Proponents say it will save money. Other bills that passed muster affect nursing home staffing and Medicaid.


© St. Petersburg Times, published May 6, 2001

Proponents say it will save money. Other bills that passed muster affect nursing home staffing and Medicaid.

TALLAHASSEE -- Cheaper drugs, more nursing home staff and plugging a $1-billion shortfall in Medicaid topped lawmakers' health care priorities for 2001.

Months of intense and expensive lobbying added four drugs to those for which pharmacists can automatically substitute generic equivalents. Doctors still can write "medically necessary" on the prescription to require the brand-name drug.

The list of affected drugs includes the popular brand-name blood thinner Coumadin.

Proponents of the bill say it will save money for thousands of Floridians, many of them elderly and on fixed incomes.
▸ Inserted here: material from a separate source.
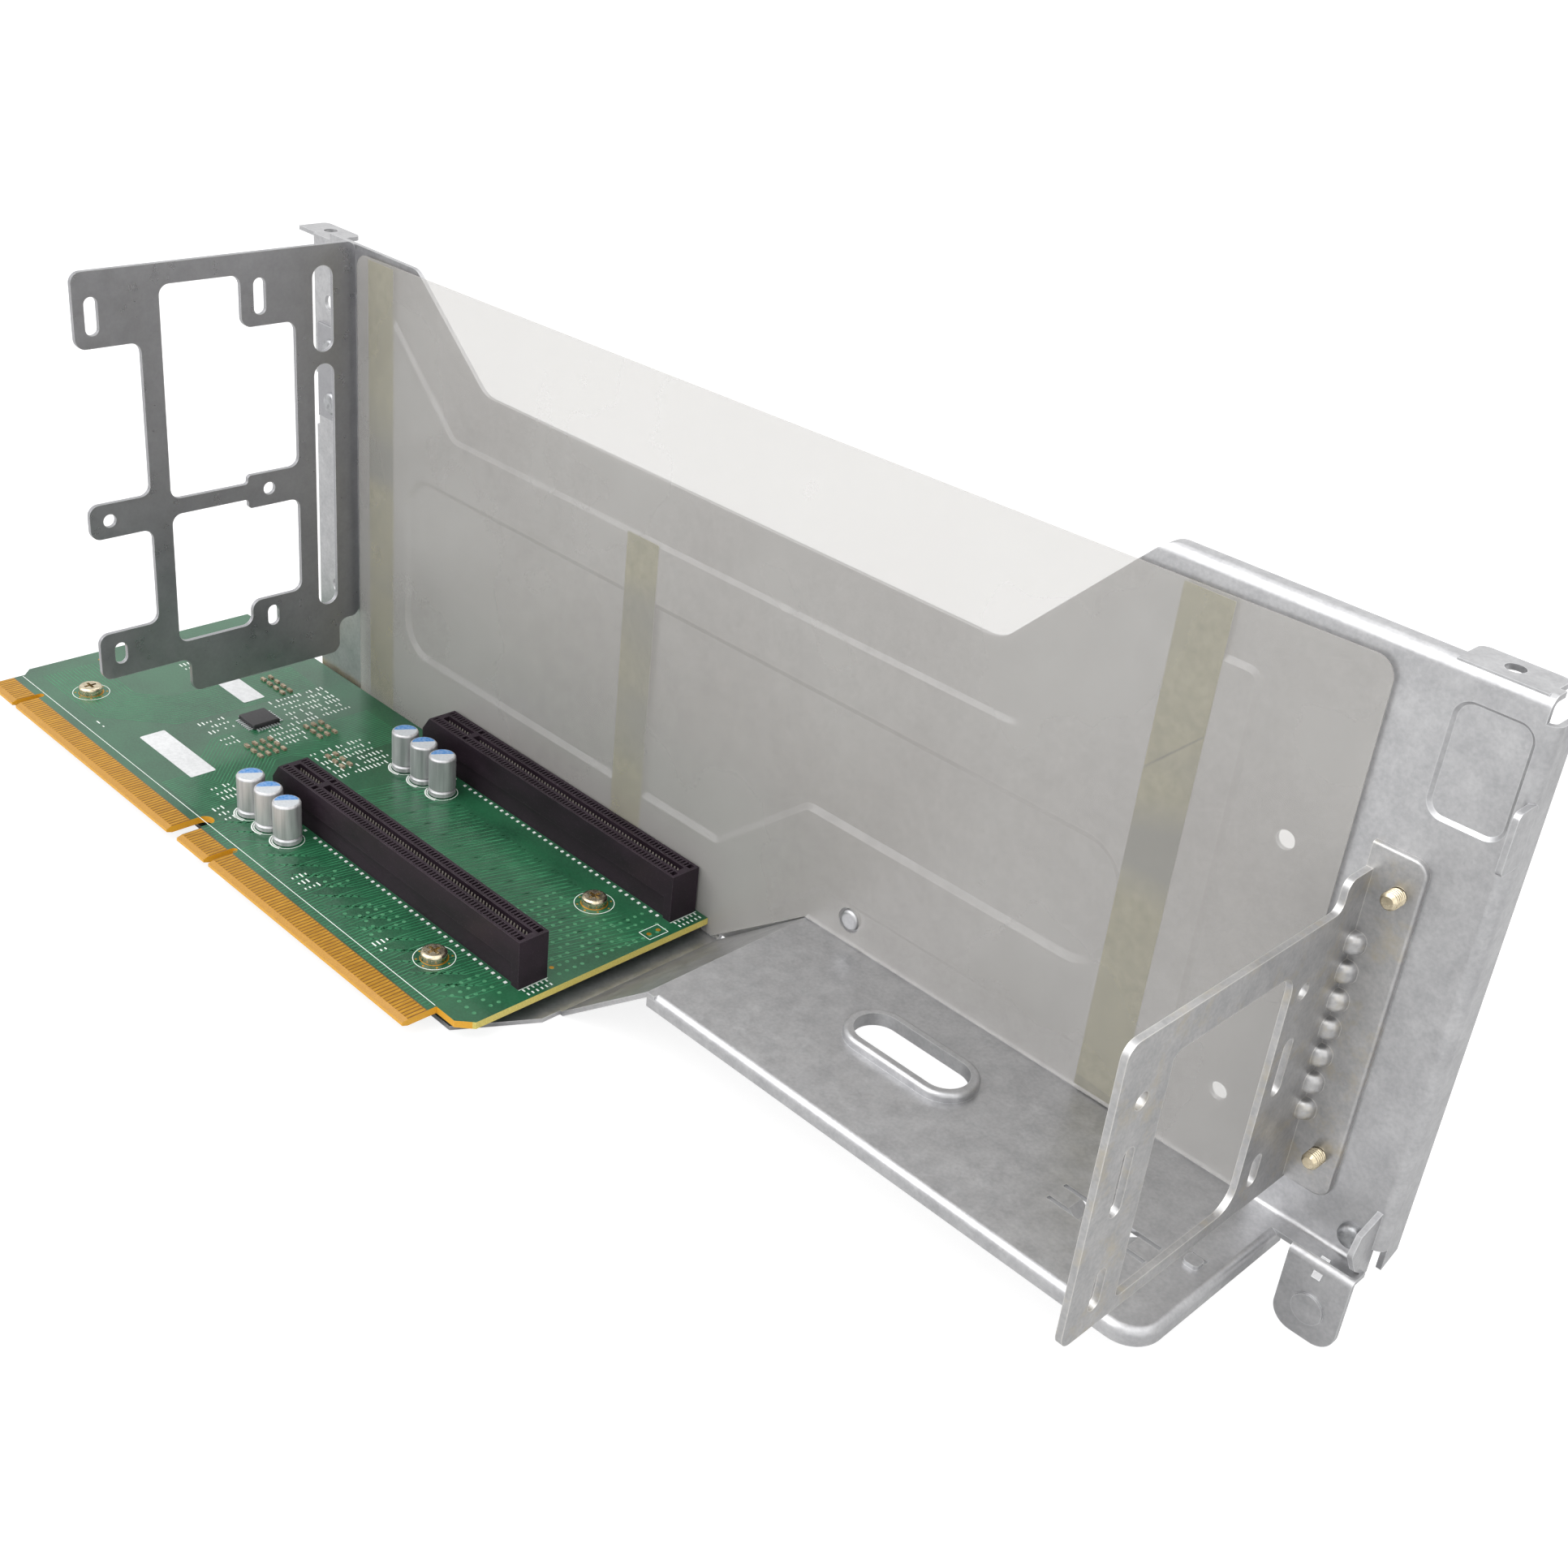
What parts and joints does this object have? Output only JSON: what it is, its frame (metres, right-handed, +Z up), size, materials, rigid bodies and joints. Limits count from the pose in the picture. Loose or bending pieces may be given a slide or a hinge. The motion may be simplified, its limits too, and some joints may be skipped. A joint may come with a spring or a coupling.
{
  "type": "pcie riser card",
  "caption": "Server riser board with keyed edge contacts and card slots, screwed to a folded sheet-metal carrier with a film-lined rear wall, end bracket and card retaining frame.",
  "frame": {"origin": "middle of the bounding box in X and Y, on the surface that the low plate rests on", "axes": "+X along the card slots towards the retaining frame, +Y from the contact edge back to the wall, +Z up out of the slots"},
  "size_m": [0.341, 0.082, 0.1241],
  "materials": {
    "galvanised_sheet": "spangled zinc, satin",
    "end_bracket_steel": "satin, darker",
    "frame_steel": "satin, slightly tarnished",
    "film": "frosted translucent",
    "tape": "yellowed adhesive",
    "board_green": "solder mask, semi gloss",
    "contact_gold": "plated",
    "slot_black": "moulded, matt",
    "can_aluminium": "satin can, blue segment on top",
    "chip_black": "moulded",
    "small_part_tan": "ceramic",
    "label_white": "blank sticker",
    "spacer_steel": "turned",
    "screw_nickel": "nickel plated",
    "rivet_steel": "bright"
  },
  "bodies": {
    "root": {"board_screws": "screw_nickel", "board_spacers": "spacer_steel", "bracket_rivets": "rivet_steel", "capacitor_1": "can_aluminium", "capacitor_2": "can_aluminium", "capacitor_3": "can_aluminium", "capacitor_4": "can_aluminium", "capacitor_5": "can_aluminium", "capacitor_6": "can_aluminium", "carrier_sheet": "galvanised_sheet", "circuit_board": "board_green", "contacts_lower": "contact_gold", "contacts_upper": "contact_gold", "control_chip": "chip_black", "end_bracket": "end_bracket_steel", "end_frame": "frame_steel", "frame_screws": "screw_nickel", "insulating_film": "film", "label_long": "label_white", "label_short": "label_white", "slot_housing_far": "slot_black", "slot_housing_near": "slot_black", "small_parts": "small_part_tan", "tape_left": "tape", "tape_middle": "tape", "tape_right": "tape", "wall_stud": "rivet_steel"}
  },
  "joints": []
}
But opponents said Coumadin in particular is very "dose-sensitive" and automatically switching to a generic drug could harm patients.

"It is disappointing that the (Legislature) has not listened to the experts on this issue," said Byron Thames, chairman of the Florida Coalition for Patient Safety, a group backed by brand-name drugmaker DuPont that was fighting the bill. Thames said his organization plans to appeal to Gov. Jeb Bush to veto the bill. After the bill passed the Senate on Wednesday, a Bush spokeswoman said the governor has not taken a position on the issue.

Lawmakers also dramatically increased staffing requirements for the state's nursing homes and limited the lawsuit judgments that can be awarded against them. Nursing home operators complain that lawsuits are driving up their insurance premiums, while trial attorneys say they wouldn't sue if the homes delivered quality care.

This year was the third in a row that lawmakers tried to pass a bill, and it was one of Bush's declared priorities.

"The governor did an incredible amount of lobbying," said Lt. Gov. Frank Brogan after the House adjourned late Friday night. The combination of higher staffing levels and lawsuit limits could have a noticeable effect on the insurance market in as little as six months, Brogan predicted.

"Will this bring them back? The answer is yes." The nursing home bill passed well after lawmakers solved another headache that crept up on them this year: a nearly $1-billion shortfall in the state Medicaid budget. Signing up poor kids for state health insurance and underestimating how many people would need the programs led to the shortfall.

Lawmakers shaved several hundred million dollars from Medicaid expenses, making some cuts to programs, to plug the hole.

But a bill to reopen the state's high-risk insurance pool for very sick people failed to pass.